Read the best authors of other languages. The successful novelist of the twentieth century must know both literature and life. If you would have this assertion verified, read, for example, the wonderful pages of one of the most eminent and conspicuous of the hour's successful writers, Mrs. Humphrey Ward. You will discover that Mrs. Ward knows history, art, politics, religion and human nature. If you are a girl in the early twenties you have not yet lived long enough to compete with any one who has been graduated in so various and profound a school. You may begin your apprenticeship as Mrs. Ward did and as others have done, by much study, much reading and by careful writing.
When your story or your book is written, have it copied legibly in typewriting, if possible, and send it fully stamped, and with stamps added for the possible return of the manuscript, to the editor you have chosen. Write your name and address at the top of the first page. If you send a letter of explanation or introduction, let it go in the same inclosure and not separately. It is best to add nothing to the labor of the editor. Do not expect an immediate reply. From fourteen to twenty-one days is the briefest limit in which the story of a volunteer can usually be examined. Remember that your work must enter into competition with that of skilled writers who have earned a claim on public attention, and whose work is often engaged months before it appears. Do not resent the printed slip which tells you that your manuscript is declined with thanks. If there is anything in you and you persevere, you will one day receive not the printed slip, but the welcomed check which will be an omen of your happy future.
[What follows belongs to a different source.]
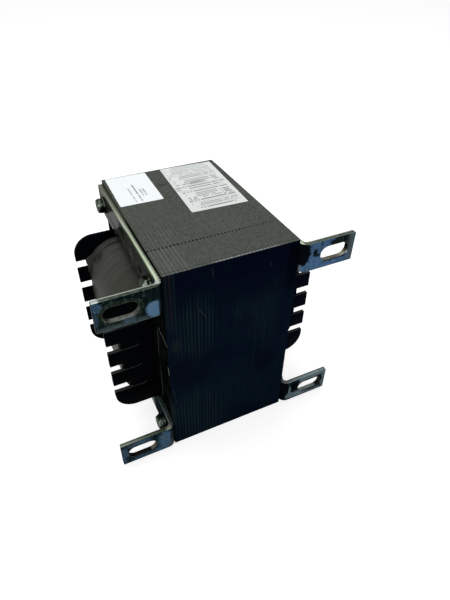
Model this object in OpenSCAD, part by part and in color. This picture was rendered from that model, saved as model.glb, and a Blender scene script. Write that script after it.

In many cases the aspiring author will win a measure of success earlier if she does not attempt imaginative work, but if, on the contrary, she writes clearly and lucidly about domestic matters, housekeeping, fashion, house-furnishing, or some other practical topic of interest to the ordinary reader. She must carefully select the medium to which she sends her work. She must be satisfied with small returns at first. There are millions of people who want to be instructed and amused. Why may she npt help to do this?